In the listing below, locate the lines that hold the string "from". Copy those lines.

--- start DATA EXCERPT ---

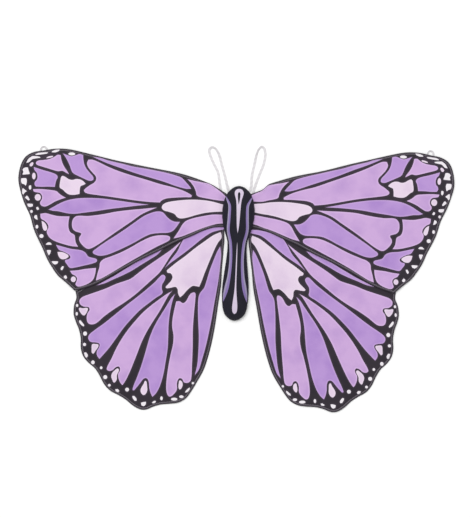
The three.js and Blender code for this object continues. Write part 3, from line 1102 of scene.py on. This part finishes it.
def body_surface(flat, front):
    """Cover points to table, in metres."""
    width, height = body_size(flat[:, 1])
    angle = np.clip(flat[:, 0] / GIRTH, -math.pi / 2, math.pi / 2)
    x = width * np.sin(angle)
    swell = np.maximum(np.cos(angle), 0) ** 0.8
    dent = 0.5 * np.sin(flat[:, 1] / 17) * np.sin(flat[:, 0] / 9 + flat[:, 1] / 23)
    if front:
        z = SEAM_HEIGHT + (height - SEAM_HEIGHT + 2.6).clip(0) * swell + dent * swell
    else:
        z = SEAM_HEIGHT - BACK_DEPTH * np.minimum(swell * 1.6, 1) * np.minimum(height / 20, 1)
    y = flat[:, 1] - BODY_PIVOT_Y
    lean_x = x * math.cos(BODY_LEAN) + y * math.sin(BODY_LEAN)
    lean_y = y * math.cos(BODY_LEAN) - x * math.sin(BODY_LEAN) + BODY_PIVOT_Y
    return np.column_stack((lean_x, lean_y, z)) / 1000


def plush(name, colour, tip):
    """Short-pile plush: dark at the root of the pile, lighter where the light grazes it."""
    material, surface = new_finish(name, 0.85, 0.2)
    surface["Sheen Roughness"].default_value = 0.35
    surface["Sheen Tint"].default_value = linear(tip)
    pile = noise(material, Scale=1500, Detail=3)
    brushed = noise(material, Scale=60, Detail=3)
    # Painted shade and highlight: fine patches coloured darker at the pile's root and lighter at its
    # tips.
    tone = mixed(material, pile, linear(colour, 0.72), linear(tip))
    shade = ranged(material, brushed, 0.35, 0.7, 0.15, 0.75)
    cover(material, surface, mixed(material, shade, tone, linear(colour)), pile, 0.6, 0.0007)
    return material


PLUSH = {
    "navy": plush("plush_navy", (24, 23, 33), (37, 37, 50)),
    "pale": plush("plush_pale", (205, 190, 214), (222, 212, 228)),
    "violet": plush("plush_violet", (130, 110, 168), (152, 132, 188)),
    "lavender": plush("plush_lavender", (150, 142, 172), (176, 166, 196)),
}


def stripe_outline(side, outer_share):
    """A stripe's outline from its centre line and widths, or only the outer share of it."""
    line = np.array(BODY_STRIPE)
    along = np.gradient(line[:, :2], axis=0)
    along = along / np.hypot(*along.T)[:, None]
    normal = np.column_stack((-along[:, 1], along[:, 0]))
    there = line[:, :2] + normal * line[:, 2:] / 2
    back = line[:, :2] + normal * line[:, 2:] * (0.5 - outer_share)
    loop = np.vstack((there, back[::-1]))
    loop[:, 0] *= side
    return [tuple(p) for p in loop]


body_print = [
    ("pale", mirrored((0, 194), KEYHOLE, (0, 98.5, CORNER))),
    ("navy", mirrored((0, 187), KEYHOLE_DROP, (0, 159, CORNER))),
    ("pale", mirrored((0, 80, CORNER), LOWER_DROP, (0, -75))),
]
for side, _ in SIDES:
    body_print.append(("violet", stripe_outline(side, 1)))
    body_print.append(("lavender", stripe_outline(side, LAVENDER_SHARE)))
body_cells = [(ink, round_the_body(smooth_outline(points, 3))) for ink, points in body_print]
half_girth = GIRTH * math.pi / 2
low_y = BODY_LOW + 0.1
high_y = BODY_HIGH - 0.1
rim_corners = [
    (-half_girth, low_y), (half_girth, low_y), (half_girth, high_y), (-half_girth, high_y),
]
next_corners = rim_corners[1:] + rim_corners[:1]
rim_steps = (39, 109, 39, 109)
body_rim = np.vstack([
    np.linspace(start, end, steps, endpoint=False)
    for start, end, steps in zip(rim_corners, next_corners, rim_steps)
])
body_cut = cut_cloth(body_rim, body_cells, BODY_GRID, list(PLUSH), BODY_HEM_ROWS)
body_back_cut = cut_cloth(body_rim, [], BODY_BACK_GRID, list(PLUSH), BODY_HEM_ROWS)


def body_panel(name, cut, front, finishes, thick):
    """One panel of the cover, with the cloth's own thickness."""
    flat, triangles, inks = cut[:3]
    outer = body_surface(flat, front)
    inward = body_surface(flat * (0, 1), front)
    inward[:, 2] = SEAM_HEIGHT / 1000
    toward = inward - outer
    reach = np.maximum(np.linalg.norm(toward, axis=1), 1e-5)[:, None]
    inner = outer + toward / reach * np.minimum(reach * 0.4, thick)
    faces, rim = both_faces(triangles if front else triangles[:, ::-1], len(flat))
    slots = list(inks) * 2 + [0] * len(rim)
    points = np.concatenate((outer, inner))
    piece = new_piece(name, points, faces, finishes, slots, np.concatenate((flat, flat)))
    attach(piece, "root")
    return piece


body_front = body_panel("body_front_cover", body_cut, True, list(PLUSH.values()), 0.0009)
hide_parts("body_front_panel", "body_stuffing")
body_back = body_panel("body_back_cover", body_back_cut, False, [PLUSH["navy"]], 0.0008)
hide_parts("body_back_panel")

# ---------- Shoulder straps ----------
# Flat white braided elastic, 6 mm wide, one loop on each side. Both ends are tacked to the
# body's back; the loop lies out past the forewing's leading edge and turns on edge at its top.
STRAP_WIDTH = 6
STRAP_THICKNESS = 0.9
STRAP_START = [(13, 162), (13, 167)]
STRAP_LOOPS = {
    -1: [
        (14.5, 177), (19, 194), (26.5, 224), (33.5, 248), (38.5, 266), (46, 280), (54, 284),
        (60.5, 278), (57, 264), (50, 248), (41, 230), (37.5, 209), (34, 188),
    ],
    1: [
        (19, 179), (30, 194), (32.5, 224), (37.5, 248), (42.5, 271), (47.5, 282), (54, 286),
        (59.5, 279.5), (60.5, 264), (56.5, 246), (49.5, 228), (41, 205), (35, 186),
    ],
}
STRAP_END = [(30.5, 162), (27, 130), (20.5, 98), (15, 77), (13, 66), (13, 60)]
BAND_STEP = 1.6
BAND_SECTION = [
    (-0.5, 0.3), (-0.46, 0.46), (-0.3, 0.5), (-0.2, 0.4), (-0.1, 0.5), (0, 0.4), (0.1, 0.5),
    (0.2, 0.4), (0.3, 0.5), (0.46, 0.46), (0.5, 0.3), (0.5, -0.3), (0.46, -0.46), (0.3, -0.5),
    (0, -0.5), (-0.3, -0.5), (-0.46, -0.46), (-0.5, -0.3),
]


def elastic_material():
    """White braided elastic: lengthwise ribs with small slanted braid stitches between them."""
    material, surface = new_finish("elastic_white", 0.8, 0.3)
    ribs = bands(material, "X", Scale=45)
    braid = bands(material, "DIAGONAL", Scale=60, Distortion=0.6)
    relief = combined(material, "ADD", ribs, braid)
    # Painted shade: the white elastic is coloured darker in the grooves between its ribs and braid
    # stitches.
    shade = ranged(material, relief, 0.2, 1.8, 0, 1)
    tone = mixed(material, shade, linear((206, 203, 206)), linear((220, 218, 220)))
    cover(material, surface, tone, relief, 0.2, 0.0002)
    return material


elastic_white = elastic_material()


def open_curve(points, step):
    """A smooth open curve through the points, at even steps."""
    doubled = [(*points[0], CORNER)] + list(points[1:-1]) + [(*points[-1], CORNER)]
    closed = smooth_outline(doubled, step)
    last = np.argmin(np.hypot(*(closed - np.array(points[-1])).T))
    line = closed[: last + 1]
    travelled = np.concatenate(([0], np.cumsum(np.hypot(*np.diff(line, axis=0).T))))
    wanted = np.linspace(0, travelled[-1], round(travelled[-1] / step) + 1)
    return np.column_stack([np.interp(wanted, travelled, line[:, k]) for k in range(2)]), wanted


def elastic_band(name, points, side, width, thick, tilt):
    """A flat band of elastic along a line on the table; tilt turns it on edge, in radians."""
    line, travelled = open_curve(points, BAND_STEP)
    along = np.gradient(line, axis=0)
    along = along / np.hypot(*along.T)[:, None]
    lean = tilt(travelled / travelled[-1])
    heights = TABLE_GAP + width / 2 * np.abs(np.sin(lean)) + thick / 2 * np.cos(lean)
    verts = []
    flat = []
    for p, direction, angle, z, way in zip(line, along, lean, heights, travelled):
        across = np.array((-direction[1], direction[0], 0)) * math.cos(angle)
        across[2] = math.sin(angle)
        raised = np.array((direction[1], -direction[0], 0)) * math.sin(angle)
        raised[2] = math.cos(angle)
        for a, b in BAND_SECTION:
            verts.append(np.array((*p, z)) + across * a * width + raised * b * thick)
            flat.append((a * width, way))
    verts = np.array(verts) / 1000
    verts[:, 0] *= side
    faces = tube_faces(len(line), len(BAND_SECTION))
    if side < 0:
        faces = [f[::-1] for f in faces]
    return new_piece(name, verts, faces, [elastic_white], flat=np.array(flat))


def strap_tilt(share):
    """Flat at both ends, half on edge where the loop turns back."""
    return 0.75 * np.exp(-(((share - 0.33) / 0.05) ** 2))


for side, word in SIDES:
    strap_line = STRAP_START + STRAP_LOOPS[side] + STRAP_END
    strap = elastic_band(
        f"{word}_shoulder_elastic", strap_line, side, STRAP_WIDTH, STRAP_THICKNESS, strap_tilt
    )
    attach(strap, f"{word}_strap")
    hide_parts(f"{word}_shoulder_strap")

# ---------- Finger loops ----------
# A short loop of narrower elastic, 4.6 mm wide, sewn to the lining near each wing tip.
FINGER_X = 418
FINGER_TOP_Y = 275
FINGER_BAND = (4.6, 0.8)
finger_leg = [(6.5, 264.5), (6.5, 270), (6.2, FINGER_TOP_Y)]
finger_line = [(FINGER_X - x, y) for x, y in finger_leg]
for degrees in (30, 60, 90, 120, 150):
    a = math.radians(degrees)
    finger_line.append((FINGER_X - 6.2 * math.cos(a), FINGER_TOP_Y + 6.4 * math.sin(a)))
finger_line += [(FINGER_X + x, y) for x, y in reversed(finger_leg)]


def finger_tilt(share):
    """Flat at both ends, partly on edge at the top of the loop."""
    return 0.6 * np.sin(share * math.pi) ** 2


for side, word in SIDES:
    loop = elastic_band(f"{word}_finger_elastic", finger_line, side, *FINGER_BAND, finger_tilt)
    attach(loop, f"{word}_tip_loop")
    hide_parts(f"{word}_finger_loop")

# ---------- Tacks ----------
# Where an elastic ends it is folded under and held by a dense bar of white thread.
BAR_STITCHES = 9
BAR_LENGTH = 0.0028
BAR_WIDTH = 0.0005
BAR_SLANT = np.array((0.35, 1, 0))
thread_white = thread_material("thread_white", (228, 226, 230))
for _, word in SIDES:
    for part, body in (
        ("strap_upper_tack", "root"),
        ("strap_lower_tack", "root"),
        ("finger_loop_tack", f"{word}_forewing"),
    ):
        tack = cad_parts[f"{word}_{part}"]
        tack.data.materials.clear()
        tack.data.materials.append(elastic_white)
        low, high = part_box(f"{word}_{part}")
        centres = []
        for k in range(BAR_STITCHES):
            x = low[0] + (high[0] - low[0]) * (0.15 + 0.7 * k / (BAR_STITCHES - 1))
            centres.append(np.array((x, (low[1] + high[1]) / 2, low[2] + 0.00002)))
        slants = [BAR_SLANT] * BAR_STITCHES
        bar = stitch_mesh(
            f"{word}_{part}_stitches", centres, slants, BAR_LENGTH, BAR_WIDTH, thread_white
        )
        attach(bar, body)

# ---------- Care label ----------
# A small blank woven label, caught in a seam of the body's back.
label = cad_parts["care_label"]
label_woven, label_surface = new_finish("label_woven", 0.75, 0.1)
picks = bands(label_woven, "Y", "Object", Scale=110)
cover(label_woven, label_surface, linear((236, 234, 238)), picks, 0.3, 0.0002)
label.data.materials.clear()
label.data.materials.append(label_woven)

--- end DATA EXCERPT ---

### SOLVED EXERCISE
The three.js and Blender code for this object continues. Write part 3, from line 1102 of scene.py on. This part finishes it.
    """A stripe's outline from its centre line and widths, or only the outer share of it."""